__Description of the task__
Give the records back in full, exactly as they read.

[START Supplied information]

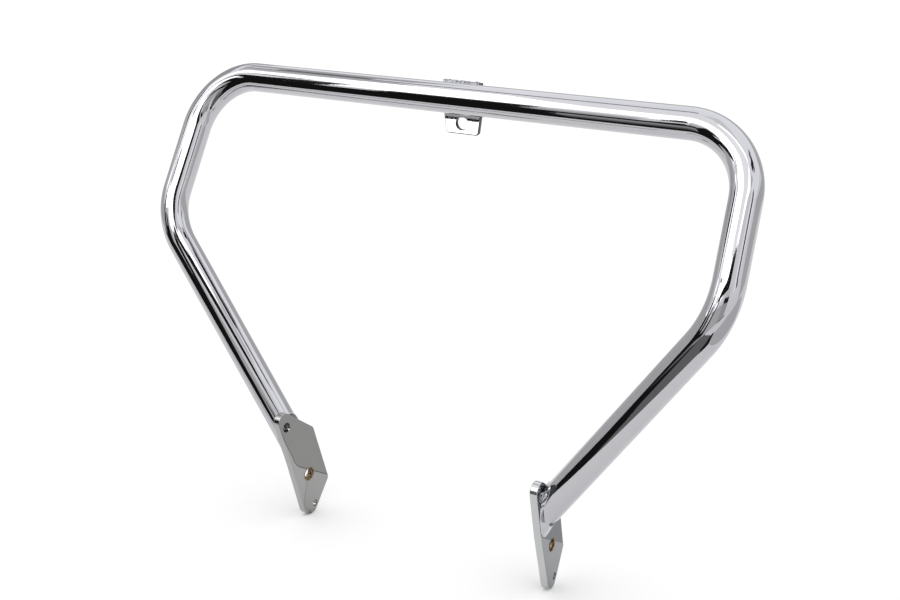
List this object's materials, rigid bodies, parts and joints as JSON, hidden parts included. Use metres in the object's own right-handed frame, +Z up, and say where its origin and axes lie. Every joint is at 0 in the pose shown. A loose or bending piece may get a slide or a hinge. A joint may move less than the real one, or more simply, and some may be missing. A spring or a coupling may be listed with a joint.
{
  "type": "motorcycle crash bars",
  "caption": "Bent steel tube guard loop with a flat bolt plate at each lower end and a slotted bolt tab behind its top bar",
  "frame": {"origin": "centre of the slotted bolt hole in the tab behind the top bar, halfway through the tab's thickness", "axes": "+X towards the rider's left, square to the plane of symmetry; +Y towards the rear of the motorcycle, along the tab's bolt; +Z up"},
  "size_m": [0.6952, 0.1304, 0.5012],
  "materials": {
    "tube_chrome": "polished chrome plate, mirror bright",
    "plate_chrome": "polished chrome plate over flat steel, slightly wavy",
    "tab_chrome": "polished chrome plate over flat steel",
    "weld_chrome": "chrome plate over a rippled weld bead"
  },
  "bodies": {
    "root": {"guard_tube": "tube_chrome", "mount_plate_left": "plate_chrome", "mount_plate_right": "plate_chrome", "top_tab": "tab_chrome", "foot_weld_left": "weld_chrome", "foot_weld_right": "weld_chrome", "tab_weld_upper": "weld_chrome", "tab_weld_lower": "weld_chrome"}
  },
  "joints": []
}
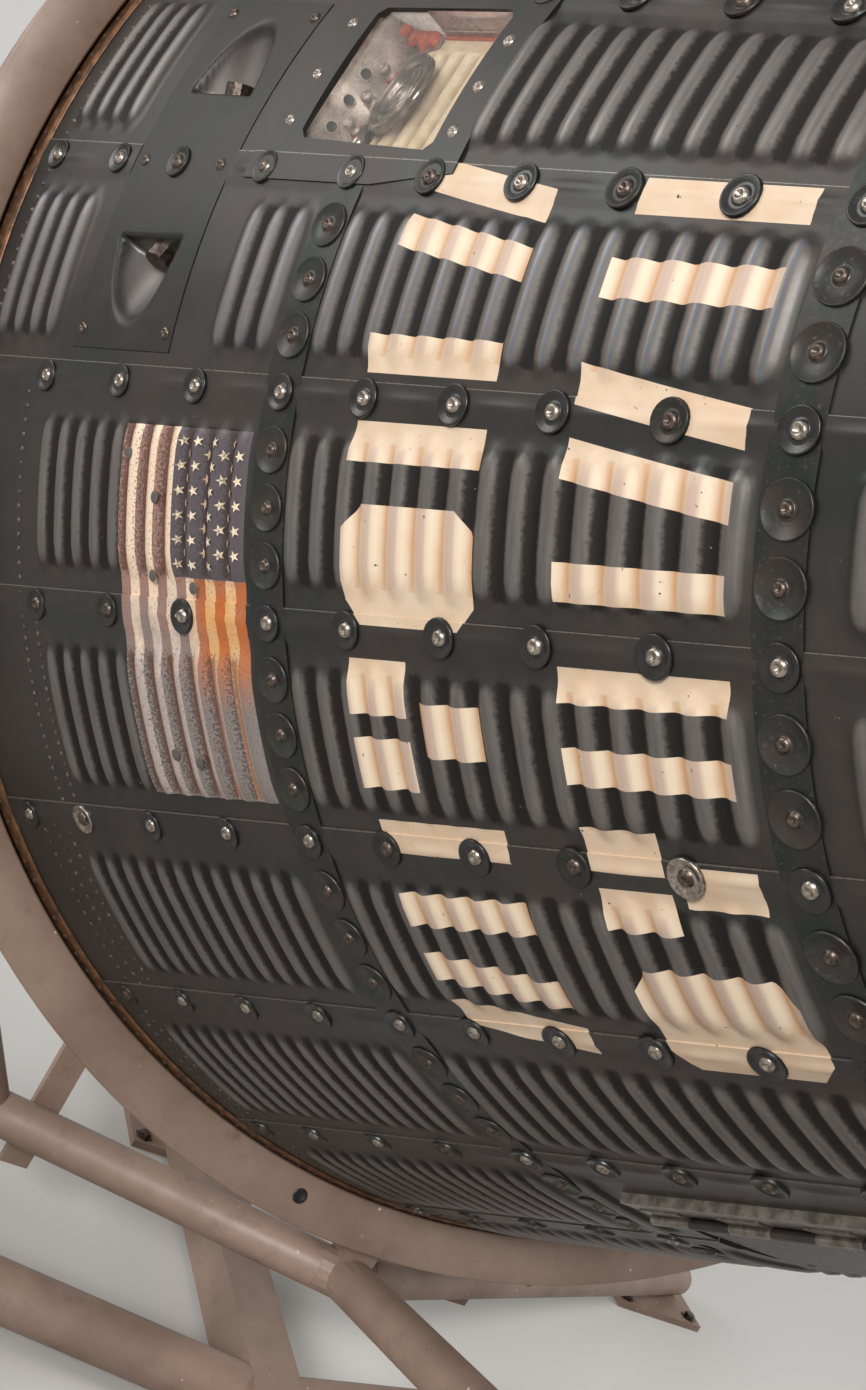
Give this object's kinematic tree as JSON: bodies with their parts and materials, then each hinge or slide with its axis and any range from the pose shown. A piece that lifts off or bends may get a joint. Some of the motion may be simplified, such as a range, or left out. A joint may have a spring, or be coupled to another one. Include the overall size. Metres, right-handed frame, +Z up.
{
  "type": "one-seat space capsule on a display cradle",
  "caption": "Blunt cone space capsule with corrugated shingles, hatch, window, periscope and nose sections, lying nose up on a painted ring-and-tube cradle.",
  "frame": {"origin": "on the floor under the middle of the whole object", "axes": "+X towards the nose, +Y to the left, +Z up"},
  "size_m": [3.1814, 2.217, 2.293],
  "materials": {
    "shingle_alloy": "oxidised satin",
    "shield_resin": "charred matte",
    "inner_wall_metal": "satin",
    "nose_shingle_metal": "oxidised satin",
    "thruster_plate_metal": "oxidised matte",
    "nozzle_steel": "heat tinted",
    "window_frame_metal": "dull",
    "window_glass": "clear",
    "port_cream_paint": "satin",
    "port_clear_plastic": "clear",
    "bracket_aluminium": "machined",
    "valve_steel": "polished",
    "hinge_steel": "dull",
    "periscope_tube": "matte",
    "couch_plastic": "matte",
    "instrument_paint": "matte",
    "cradle_paint": "chipped satin",
    "saddle_rubber": "matte"
  },
  "bodies": {
    "capsule_on_cradle": {"shingles_aft": "shingle_alloy", "shingles_mid": "shingle_alloy", "shingles_forward": "shingle_alloy", "pressure_wall": "inner_wall_metal", "side_hatch": "shingle_alloy", "roll_scoop_right": "thruster_plate_metal", "roll_scoop_left": "thruster_plate_metal", "roll_nozzles": "nozzle_steel", "window_frame": "window_frame_metal", "window_pane": "window_glass", "port_tray": "port_cream_paint", "port_cover": "port_clear_plastic", "port_bracket": "bracket_aluminium", "port_valve": "valve_steel", "periscope_hinge_strip": "hinge_steel", "periscope_well": "inner_wall_metal", "flap_ears": "hinge_steel", "heat_shield": "shield_resin", "recovery_section": "nose_shingle_metal", "antenna_housing": "nose_shingle_metal", "couch": "couch_plastic", "instrument_panel": "instrument_paint", "stand_ring": "cradle_paint", "stand_hub": "cradle_paint", "stand_keel": "cradle_paint", "saddle_pad": "saddle_rubber", "stand_saddle": "cradle_paint", "stand_column": "cradle_paint", "stand_spine": "cradle_paint", "stand_feet": "cradle_paint", "stand_leg_left": "cradle_paint", "stand_cross_left": "cradle_paint", "stand_prop_left": "cradle_paint", "stand_brace_left": "cradle_paint", "stand_leg_right": "cradle_paint", "stand_cross_right": "cradle_paint", "stand_prop_right": "cradle_paint", "stand_brace_right": "cradle_paint"},
    "periscope_body": {"periscope": "periscope_tube"},
    "door_body": {"periscope_door": "shingle_alloy"},
    "flap_body": {"destabiliser_flap": "nose_shingle_metal"}
  },
  "joints": [
    {"name": "periscope_slide", "type": "slide", "parent": "capsule_on_cradle", "child": "periscope_body", "axis": [0.2588, 0, -0.9659], "range_m": [0, 0.13]},
    {"name": "periscope_door_hinge", "type": "hinge", "parent": "capsule_on_cradle", "child": "door_body", "pos_m": [-0.25691, -0.09829, 0.76296], "axis": [-0.8189, -0.0449, -0.5722], "range_deg": [0, 100]},
    {"name": "flap_hinge", "type": "hinge", "parent": "capsule_on_cradle", "child": "flap_body", "pos_m": [1.47807, 0, 2.20775], "axis": [0, -1, 0], "range_deg": [0, 95]}
  ],
  "couplings": [
    {"joint": "periscope_door_hinge", "follows": "periscope_slide", "rad_per_m": 13.4}
  ]
}
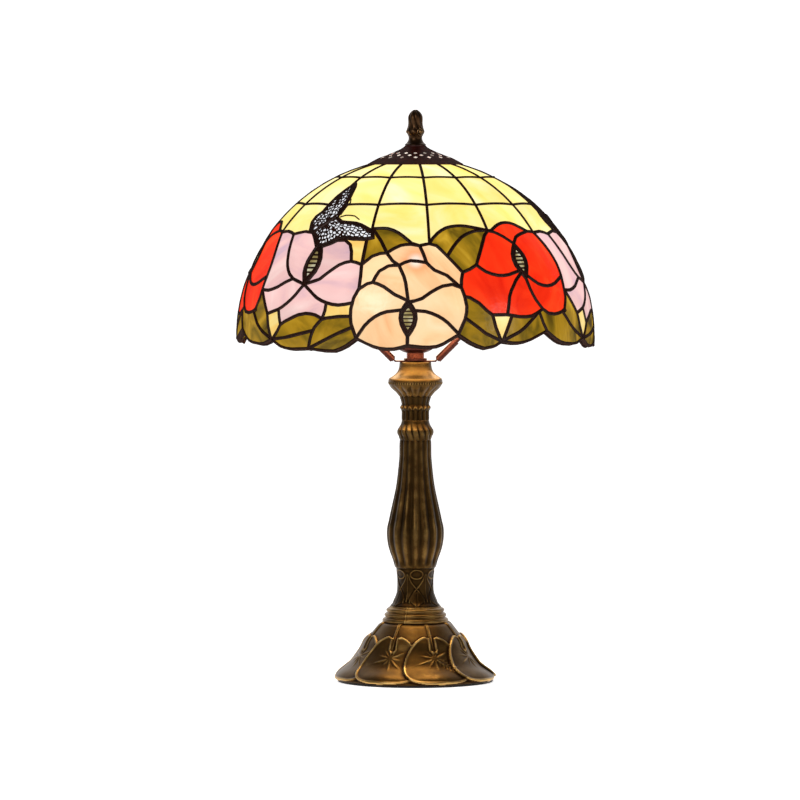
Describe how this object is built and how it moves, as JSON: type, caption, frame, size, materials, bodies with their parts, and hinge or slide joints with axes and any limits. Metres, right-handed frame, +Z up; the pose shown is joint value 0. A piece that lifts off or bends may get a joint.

[END Supplied information]

__Task result__
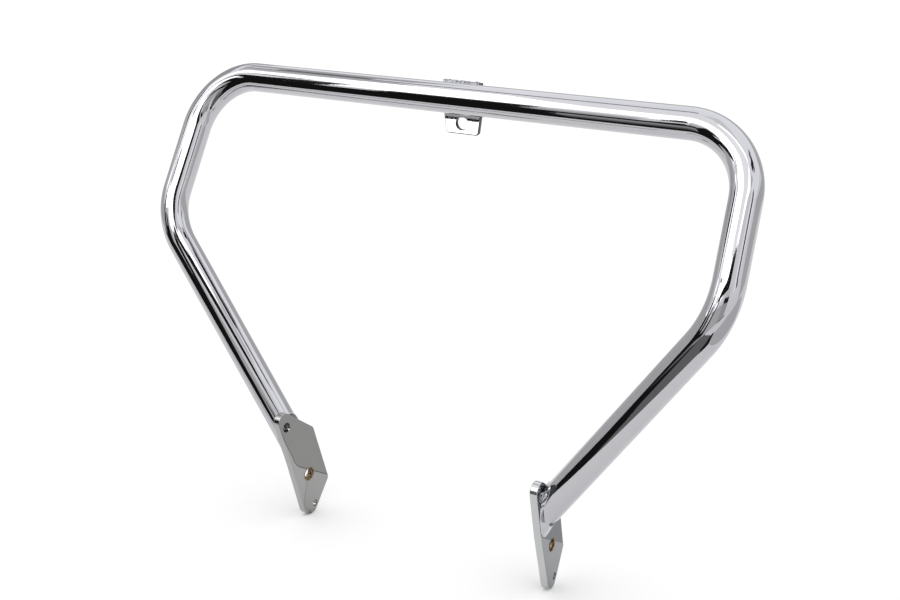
List this object's materials, rigid bodies, parts and joints as JSON, hidden parts included. Use metres in the object's own right-handed frame, +Z up, and say where its origin and axes lie. Every joint is at 0 in the pose shown. A loose or bending piece may get a slide or a hinge. A joint may move less than the real one, or more simply, and some may be missing. A spring or a coupling may be listed with a joint.
{
  "type": "motorcycle crash bars",
  "caption": "Bent steel tube guard loop with a flat bolt plate at each lower end and a slotted bolt tab behind its top bar",
  "frame": {"origin": "centre of the slotted bolt hole in the tab behind the top bar, halfway through the tab's thickness", "axes": "+X towards the rider's left, square to the plane of symmetry; +Y towards the rear of the motorcycle, along the tab's bolt; +Z up"},
  "size_m": [0.6952, 0.1304, 0.5012],
  "materials": {
    "tube_chrome": "polished chrome plate, mirror bright",
    "plate_chrome": "polished chrome plate over flat steel, slightly wavy",
    "tab_chrome": "polished chrome plate over flat steel",
    "weld_chrome": "chrome plate over a rippled weld bead"
  },
  "bodies": {
    "root": {"guard_tube": "tube_chrome", "mount_plate_left": "plate_chrome", "mount_plate_right": "plate_chrome", "top_tab": "tab_chrome", "foot_weld_left": "weld_chrome", "foot_weld_right": "weld_chrome", "tab_weld_upper": "weld_chrome", "tab_weld_lower": "weld_chrome"}
  },
  "joints": []
}
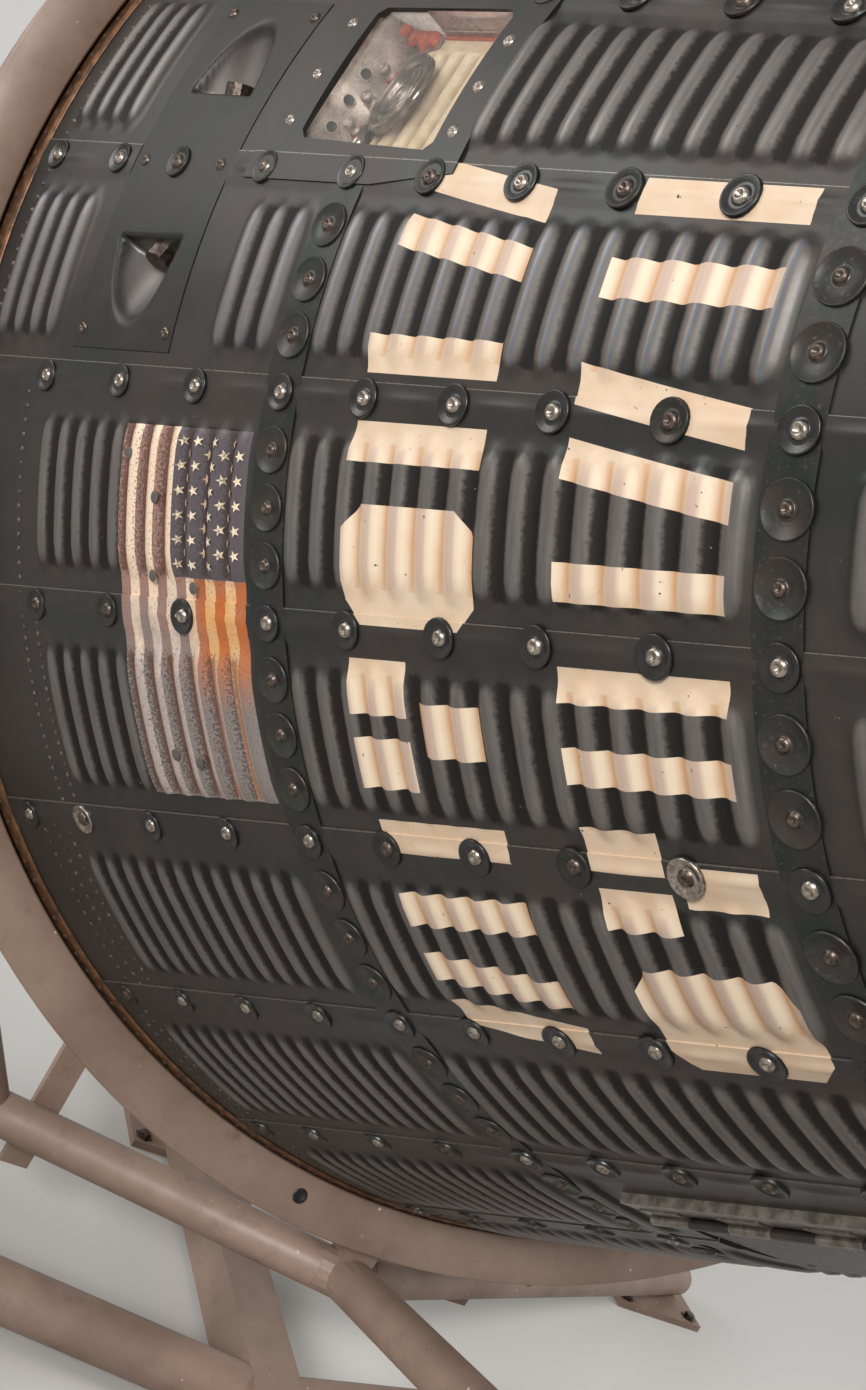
Give this object's kinematic tree as JSON: bodies with their parts and materials, then each hinge or slide with its axis and any range from the pose shown. A piece that lifts off or bends may get a joint. Some of the motion may be simplified, such as a range, or left out. A joint may have a spring, or be coupled to another one. Include the overall size. Metres, right-handed frame, +Z up.
{
  "type": "one-seat space capsule on a display cradle",
  "caption": "Blunt cone space capsule with corrugated shingles, hatch, window, periscope and nose sections, lying nose up on a painted ring-and-tube cradle.",
  "frame": {"origin": "on the floor under the middle of the whole object", "axes": "+X towards the nose, +Y to the left, +Z up"},
  "size_m": [3.1814, 2.217, 2.293],
  "materials": {
    "shingle_alloy": "oxidised satin",
    "shield_resin": "charred matte",
    "inner_wall_metal": "satin",
    "nose_shingle_metal": "oxidised satin",
    "thruster_plate_metal": "oxidised matte",
    "nozzle_steel": "heat tinted",
    "window_frame_metal": "dull",
    "window_glass": "clear",
    "port_cream_paint": "satin",
    "port_clear_plastic": "clear",
    "bracket_aluminium": "machined",
    "valve_steel": "polished",
    "hinge_steel": "dull",
    "periscope_tube": "matte",
    "couch_plastic": "matte",
    "instrument_paint": "matte",
    "cradle_paint": "chipped satin",
    "saddle_rubber": "matte"
  },
  "bodies": {
    "capsule_on_cradle": {"shingles_aft": "shingle_alloy", "shingles_mid": "shingle_alloy", "shingles_forward": "shingle_alloy", "pressure_wall": "inner_wall_metal", "side_hatch": "shingle_alloy", "roll_scoop_right": "thruster_plate_metal", "roll_scoop_left": "thruster_plate_metal", "roll_nozzles": "nozzle_steel", "window_frame": "window_frame_metal", "window_pane": "window_glass", "port_tray": "port_cream_paint", "port_cover": "port_clear_plastic", "port_bracket": "bracket_aluminium", "port_valve": "valve_steel", "periscope_hinge_strip": "hinge_steel", "periscope_well": "inner_wall_metal", "flap_ears": "hinge_steel", "heat_shield": "shield_resin", "recovery_section": "nose_shingle_metal", "antenna_housing": "nose_shingle_metal", "couch": "couch_plastic", "instrument_panel": "instrument_paint", "stand_ring": "cradle_paint", "stand_hub": "cradle_paint", "stand_keel": "cradle_paint", "saddle_pad": "saddle_rubber", "stand_saddle": "cradle_paint", "stand_column": "cradle_paint", "stand_spine": "cradle_paint", "stand_feet": "cradle_paint", "stand_leg_left": "cradle_paint", "stand_cross_left": "cradle_paint", "stand_prop_left": "cradle_paint", "stand_brace_left": "cradle_paint", "stand_leg_right": "cradle_paint", "stand_cross_right": "cradle_paint", "stand_prop_right": "cradle_paint", "stand_brace_right": "cradle_paint"},
    "periscope_body": {"periscope": "periscope_tube"},
    "door_body": {"periscope_door": "shingle_alloy"},
    "flap_body": {"destabiliser_flap": "nose_shingle_metal"}
  },
  "joints": [
    {"name": "periscope_slide", "type": "slide", "parent": "capsule_on_cradle", "child": "periscope_body", "axis": [0.2588, 0, -0.9659], "range_m": [0, 0.13]},
    {"name": "periscope_door_hinge", "type": "hinge", "parent": "capsule_on_cradle", "child": "door_body", "pos_m": [-0.25691, -0.09829, 0.76296], "axis": [-0.8189, -0.0449, -0.5722], "range_deg": [0, 100]},
    {"name": "flap_hinge", "type": "hinge", "parent": "capsule_on_cradle", "child": "flap_body", "pos_m": [1.47807, 0, 2.20775], "axis": [0, -1, 0], "range_deg": [0, 95]}
  ],
  "couplings": [
    {"joint": "periscope_door_hinge", "follows": "periscope_slide", "rad_per_m": 13.4}
  ]
}
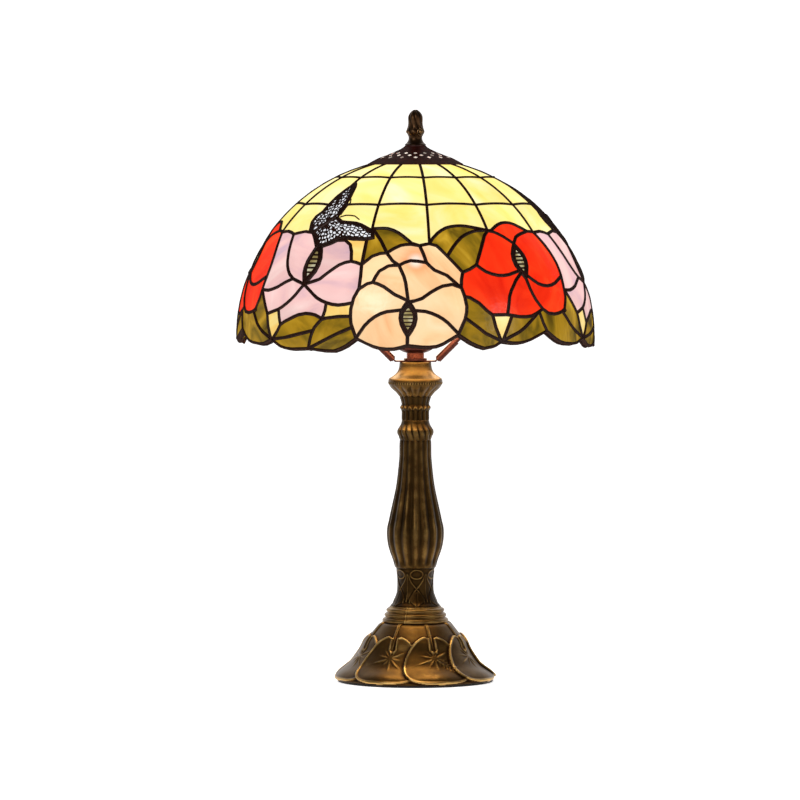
Describe how this object is built and how it moves, as JSON: type, caption, frame, size, materials, bodies with their parts, and hinge or slide joints with axes and any limits. Metres, right-handed frame, +Z up; the pose shown is joint value 0. A piece that lifts off or bends may get a joint.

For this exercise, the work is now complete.